2/ certains événements sont tellement énormes et brutaux qu'ils ne sont pas immédiatement compris. Cela est d'ailleurs généralement vrai de tout phénomène : c'est le recul des jours, des semaines, des mois, des années, qui nous permet de l'insérer dans une durée et dans une espèce de "logique". Ce qu'en fait on appelle "l'histoire". L'événement lui-même, lorsqu'il se produit, n'est soumis à aucune interprétation, il se contente de se produire et c'est cette "idiotie du réel" (comme dirait Clément Rosset) qui nous saisit et nous frappe.

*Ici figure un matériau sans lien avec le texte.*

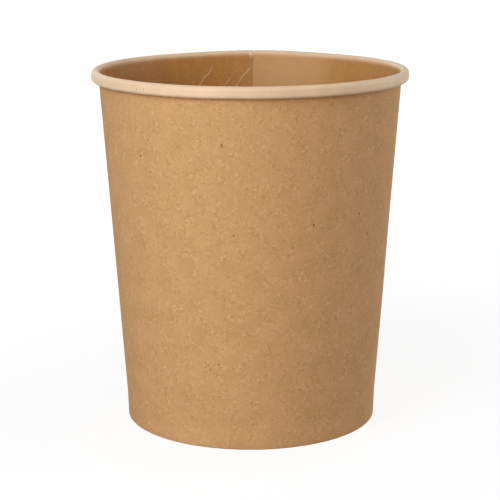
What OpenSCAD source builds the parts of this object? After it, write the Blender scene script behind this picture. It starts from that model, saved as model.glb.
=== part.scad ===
// Paper soup cup, in millimetres. A board blank is wrapped into a cone and lapped at its side seam.
// Its top edge is rolled outwards into the rim, and its bottom edge is folded in and up round the
// skirt of the bottom disc. The cup stands on z = 0, its axis is Z, and its side seam is at +Y.

/* [Cup] */
// Height from the table to the top of the rim
cup_h = 132; // [80:1:170]
// Diameter over the rolled rim
rim_d = 117; // [104:0.5:140]
// Outside diameter at the foot
foot_d = 94; // [76:0.5:104]
// Height of the cup's floor above the table
floor_h = 9.5; // [8.5:0.5:16]

/* [Board] */
// Thickness of the side wall's board
wall_t = 0.45; // [0.3:0.05:0.6]
// Thickness of the bottom disc's board
disc_t = 0.45; // [0.3:0.05:0.6]
// Film of melted coating on each face of the disc's skirt
seal_t = 0.02; // [0.01:0.01:0.05]

/* [Rolled rim] */
// Outer radius of the roll's turn over the top
curl_r = 1.5; // [1.2:0.05:2]
// Height of the roll
curl_h = 4.3; // [3.6:0.1:6]
// Space between the roll's tucked edge and the wall
tuck_gap = 0.1; // [0.05:0.05:0.3]
// How far the tucked edge stands up inside the roll
tuck_h = 0.5; // [0.2:0.1:1]

/* [Side seam] */
// Width of the lap, measured round the wall at half height
lap_w = 8; // [4:0.5:14]
// How far the two plies of the lap are pressed into each other
lap_press = 0.05; // [0.02:0.01:0.1]

/* [Foot] */
// How far the wall leans out between the foot and the cup's floor
foot_lean = 0.3; // [0:0.05:1]
// How high the folded edge reaches inside the foot
fold_h = 7.5; // [4:0.5:8]
// Inside radius of the two bends that fold the wall under the skirt
fold_r = 0.1; // [0.05:0.05:0.15]
// Space between the edge of the disc's skirt and the fold below it
skirt_gap = 0.3; // [0.1:0.1:1]
// Outer radius of the bend between the disc and its skirt
disc_bend_r = 1; // [0.7:0.1:1.5]

/* [Hidden] */
$fn = 180;

kraft = [0.76, 0.6, 0.43];
kraft_inside = [0.66, 0.47, 0.3];

half_turn = 180;
seam_angle = 90;
steps_per_mm = 1000;

// Heights
bend_top = wall_t + fold_r;
curl_z = cup_h - curl_r;
curl_foot = cup_h - curl_h;

// Radii of the wall's inner face at the foot, at the floor and where the roll begins
foot_in = foot_d / 2 - wall_t;
floor_in = foot_in + foot_lean;
top_in = rim_d / 2 - 2 * curl_r;

// The roll's lower turn is smaller, so that the edge comes up clear of the wall
tuck_r = curl_r - (wall_t + tuck_gap) / 2;
tuck_z = curl_foot + tuck_r;

// The skirt and its two films fill the fold
fold_gap = disc_t + 2 * seal_t;

// The lap's outer ply stands this far outside its inner ply
lap_step = wall_t - lap_press;
lap_angle = lap_w / ((floor_in + top_in) / 2) * 180 / PI;

// A length to the nearest thousandth, so that the corners that two shapes share are the same
function exact(v) = round(v * steps_per_mm) / steps_per_mm;

// The value a share of the way from one value to another
function between(low, high, share) = low + (high - low) * share;

// Radius of the wall's inner face at a height
function wall_in(z) = exact(z < floor_h
    ? between(foot_in, floor_in, (z - bend_top) / (floor_h - bend_top))
    : between(floor_in, top_in, (z - floor_h) / (curl_z - floor_h)));

// A straight run of board between heights, with its inner face set back from the wall's inner face
module run(heights, set_back, t) {
    up = [for (z = heights) [wall_in(z) - set_back, z]];
    down = [for (i = [len(heights) - 1 : -1 : 0]) [wall_in(heights[i]) - set_back + t, heights[i]]];
    polygon(concat(up, down));
}

// A bend in board of thickness t: the part of a ring that lies between two corners, in radii
module bend(centre, r, t, low, high) {
    translate(centre) intersection() {
        difference() {
            circle(r);
            circle(r - t);
        }
        translate(low * r) square((high - low) * r);
    }
}

// A straight piece between two corners
module block(low, high) {
    translate(low) square(high - low);
}

// The fold under the skirt: the inner arm, two bends and the flat that stands on the table
module fold_section() {
    r = wall_t + fold_r;
    inner_x = foot_in - fold_gap + fold_r;
    outer_x = foot_in - fold_r;
    run([bend_top, fold_h], fold_gap + wall_t, wall_t);
    bend([inner_x, bend_top], r, wall_t, [-1, -1], [0, 0]);
    block([inner_x, 0], [outer_x, wall_t]);
    bend([outer_x, bend_top], r, wall_t, [0, -1], [1, 0]);
}

// The roll: over the top, down the outside, back under and up to the tucked edge
module curl_section() {
    rim_r = rim_d / 2;
    tuck_x = rim_r - 2 * tuck_r;
    bend([rim_r - curl_r, curl_z], curl_r, wall_t, [-1, 0], [1, 1]);
    block([rim_r - wall_t, tuck_z], [rim_r, curl_z]);
    bend([rim_r - tuck_r, tuck_z], tuck_r, wall_t, [-1, -1], [1, 0]);
    block([tuck_x, tuck_z], [tuck_x + wall_t, tuck_z + tuck_h]);
}

// The side wall's whole section, from the fold up to the roll
module wall_section() {
    fold_section();
    run([bend_top, floor_h, curl_z], 0, wall_t);
    curl_section();
}

// The bottom disc's section, from its middle out to the bend and down the skirt
module disc_section() {
    bend_z = floor_h - disc_bend_r;
    bend_x = wall_in(bend_z) - seal_t - disc_bend_r;
    block([0, floor_h - disc_t], [bend_x, floor_h]);
    bend([bend_x, bend_z], disc_bend_r, disc_t, [0, 0], [1, 1]);
    run([bend_top + skirt_gap, bend_z], seal_t + disc_t, disc_t);
}

// The half turn that starts at the seam with the inner ply, about the axis
module inner_half() {
    rotate_extrude(angle = half_turn, start = seam_angle) children();
}

// The half turn that comes back to the seam one step further out, about a point half a step back
module outer_half() {
    translate([0, lap_step / 2, 0])
        rotate_extrude(angle = half_turn, start = seam_angle - half_turn)
            translate([lap_step / 2, 0]) children();
}

// The outer ply where it runs on over the inner one, from the fold up to the roll
module lap() {
    rotate_extrude(angle = lap_angle, start = seam_angle)
        translate([lap_step, 0]) run([bend_top, floor_h, curl_foot], 0, wall_t);
}

// The wrapped board, with its lapped seam, rolled rim and folded foot
module side_wall() {
    color(kraft) {
        inner_half() wall_section();
        outer_half() wall_section();
        lap();
    }
}

// The drawn disc, whose skirt is pressed against the lapped wall and follows its step at the seam
module bottom_disc() {
    color(kraft_inside) {
        inner_half() disc_section();
        outer_half() disc_section();
        // The middle, which both halves turn round
        rotate_extrude() intersection() {
            disc_section();
            block([0, 0], [disc_bend_r, floor_h]);
        }
    }
}

side_wall();
bottom_disc();
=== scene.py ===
"""Paper soup cup in brown kraft board, dressed over its packed frame.

The side wall is one fan-shaped blank, wrapped into a cone and lapped at the seam. Its foot is folded
in round the skirt of the bottom disc, and its top is rolled outwards into the rim. Both pieces are
made here as thin closed sheets, so the cut edges, the lap, the folds and the creases are real shape.
"""

import math

import bpy
import numpy as np
from mathutils import Matrix, Vector


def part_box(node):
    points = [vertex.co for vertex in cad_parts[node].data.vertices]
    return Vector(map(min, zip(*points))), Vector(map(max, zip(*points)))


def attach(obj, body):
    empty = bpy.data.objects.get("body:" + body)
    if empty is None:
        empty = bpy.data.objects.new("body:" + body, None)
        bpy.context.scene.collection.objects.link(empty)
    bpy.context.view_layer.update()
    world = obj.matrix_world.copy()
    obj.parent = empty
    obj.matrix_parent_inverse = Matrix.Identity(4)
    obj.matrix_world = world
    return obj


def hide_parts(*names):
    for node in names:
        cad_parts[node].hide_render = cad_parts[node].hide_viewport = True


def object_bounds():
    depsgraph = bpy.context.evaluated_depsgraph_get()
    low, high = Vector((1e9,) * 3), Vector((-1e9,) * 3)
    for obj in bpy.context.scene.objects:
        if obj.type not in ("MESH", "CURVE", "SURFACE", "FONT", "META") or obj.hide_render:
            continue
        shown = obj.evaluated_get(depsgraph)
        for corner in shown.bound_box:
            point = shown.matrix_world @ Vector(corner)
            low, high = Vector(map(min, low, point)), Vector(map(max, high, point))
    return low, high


bl_info = {
    "name": "Paper soup cup",
    "version": (1, 0, 0),
    "blender": (4, 5, 0),
    "location": "3D view > Sidebar > Soup cup",
    "description": "Builds the board pieces of a kraft paper soup cup and a plain studio round them",
    "category": "Object",
}

MM = 0.001
FULL_TURN = 2 * math.pi

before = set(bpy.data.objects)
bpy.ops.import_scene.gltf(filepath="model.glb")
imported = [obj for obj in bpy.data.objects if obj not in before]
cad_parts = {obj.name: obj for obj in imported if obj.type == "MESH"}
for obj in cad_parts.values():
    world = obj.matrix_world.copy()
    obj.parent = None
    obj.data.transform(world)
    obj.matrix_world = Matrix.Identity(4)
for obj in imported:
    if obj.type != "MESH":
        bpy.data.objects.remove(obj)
CAD_LOW, CAD_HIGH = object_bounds()
WALL_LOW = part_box("side_wall")[0]
DISC_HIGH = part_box("bottom_disc")[1]


def screen_colour(red, green, blue):
    """A colour picked on a screen, 0 to 255, as the linear values that a shader takes."""
    level = np.array([red, green, blue]) / 255
    linear = np.where(level <= 0.04045, level / 12.92, ((level + 0.055) / 1.055) ** 2.4)
    return tuple(float(v) for v in linear)


def length(name, description, millimetres):
    """A size that a user can change, kept in metres."""
    return bpy.props.FloatProperty(
        name=name,
        description=description,
        default=millimetres * MM,
        min=0,
        precision=5,
        unit="LENGTH",
        subtype="DISTANCE",
    )


def colour(name, description, red, green, blue):
    """A board colour that a user can change, given as picked on a screen."""
    return bpy.props.FloatVectorProperty(
        name=name,
        description=description,
        default=screen_colour(red, green, blue),
        min=0,
        max=1,
        size=3,
        subtype="COLOR",
    )


def share(name, description, default):
    """A plain share or strength that a user can change."""
    return bpy.props.FloatProperty(
        name=name, description=description, default=default, min=0, max=1, subtype="FACTOR"
    )


class SoupCupSizes(bpy.types.PropertyGroup):
    """Sizes of the wrapped wall and the drawn disc."""

    height: length("Height", "From the table to the top of the rim", CAD_HIGH.z / MM)
    rim_radius: length("Rim radius", "Over the roll", -WALL_LOW.x / MM)
    foot_radius: length("Foot radius", "Outside the fold", 47)
    floor_height: length("Floor height", "Top of the bottom disc", DISC_HIGH.z / MM)
    board: length("Board", "Thickness of the board", 0.45)
    foot_lean: length("Foot lean", "How far the wall leans out below the floor", 0.3)
    roll_radius: length("Roll radius", "Radius of the roll's turn over the top", 1.5)
    roll_height: length("Roll height", "Height of the roll", 4.3)
    roll_tuck: length("Tucked edge", "How far the edge comes up inside the roll", 1.7)
    roll_gap: length("Roll gap", "Between the tucked edge and the wall", 0.1)
    fold_height: length("Fold height", "How high the folded edge reaches in the foot", 7.5)
    fold_pocket: length("Fold pocket", "Space in the fold that holds the skirt", 0.49)
    lap_width: length("Lap width", "Width of the glued lap at the seam", 8)
    skirt_low: length("Skirt height", "Lower edge of the disc's skirt", 1.0)
    disc_bend: length("Disc bend", "Radius of the bend round the bottom disc", 1.0)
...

Du pourquoi, dans Cloverfield, nous ne saurons rien. De l'issue, non plus. C'est au fond cela le plus fort : le mystère reste entier. Mais le film amateur joue finalement le rôle de l'archive : il s'adresse aux survivants qui, eux, feront de ce film amateur un objet (parmi d'autres) de "l'histoire".
On le voit, ce film est assez novateur. Il s'inscrit néanmoins dans une lignée : celle du film documentaire post-11 septembre tout d'abord, je l'ai suffisamment souligné. Mais aussi dans la lignée d'un film qui, comme lui, avait permis un renouvellement de genre : Le projet Blair Witch (ou comment le film documentaire contaminait le film d'horreur).
Deux autres oeuvres cinématographiques récentes me semblent également à mettre en parallèle avec Cloverfield : d'abord The Descent, un film d'horreur absolument monstrueux et que je recommande fortement à mes lecteurs. Même impression de réalisme saisissant, même sécheresse, même intervention du "surnaturel" dans un contexte qui pourtant ne semble pas du tout s'y prêter. La deuxième oeuvre, c'est évidemment le film coréen The Host, qui mettait lui aussi en scène une créature monstrueuse dévastant tout sur son passage et que même l'armée ne parvenait à arrêter. Sauf qu'il restait classique dans sa façon de filmer et qu'il se clôturait avec une fin en bonne et due forme.
Encore une fois la culture populaire américaine parvient à produire un objet filmique extrêmement intéressant, beaucoup plus réflexif qu'il n'y paraît, qui nous rappelle la chose suivante : le cinéma est souvent contaminé par le réel.